When the number of firms in an industry expands they become mutually dependent on each other. In other words, they do not feel the need of independent research on individual basis. Many scientific and trade journals are published. These journals provide information to all the firms which relates to new markets, sources of raw materials, latest techniques of production etc.

3. Economies of Disintegration:

As an industry develops, all the firms engaged in it decide to divide and sub-divide the process of production among themselves. Each firm specializes in its own process. For instance, in case of moped industry, some firms specialize in rims, hubs and still others in chains, pedals, tires etc. It is of two types-horizontal disintegration and vertical disintegration.

In case of horizontal disintegration each firm in the industry tries to specialize in one particular item whereas, under vertical disintegration every firm endeavors to specialize in different types of items. Material of one firm may be available and useable as raw materials in the other firms. Thus, wastes are converted into by-products.

The selling firms reduce their costs of production by realizing something for their wastes. The buying firms gain by getting other firms’ wastes as raw materials at cheaper rates. As a result of this, the average cost of production declines.

Significance of Economies of Scale:

The significance of economies of scale is discussed as under:

(a). Nature of the Industry:

The foremost significance of economies of scale is that it plays an important role in determining the nature of the industry i.e. increasing cost industry, constant cost industry or decreasing cost industry.

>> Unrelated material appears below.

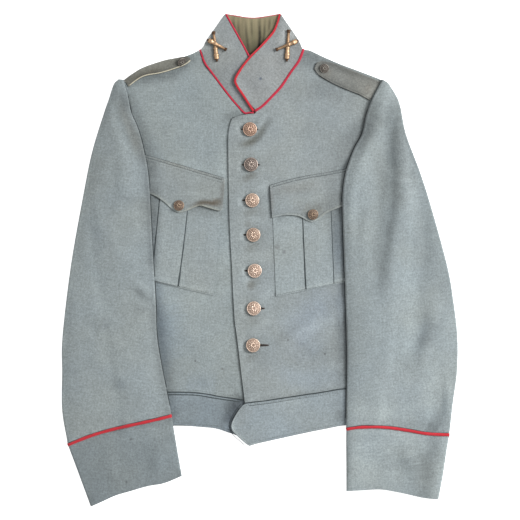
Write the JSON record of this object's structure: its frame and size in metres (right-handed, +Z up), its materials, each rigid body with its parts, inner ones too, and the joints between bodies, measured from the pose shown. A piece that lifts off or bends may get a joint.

(b). Analysis of Cost of Production:


When an industry expands in response to an increase in demand for its products, it experiences some external economies as well as some external diseconomies. The external economies tend to reduce the costs of production and thereby causing an upward shift in the long period average cost curve, whereas the external diseconomies tend to raise the costs and thereby causing an upward shift in the long period average cost curve. If external diseconomies outweigh the external economies, that is, when there are net external diseconomies, the industry would be an Increasing cost industry.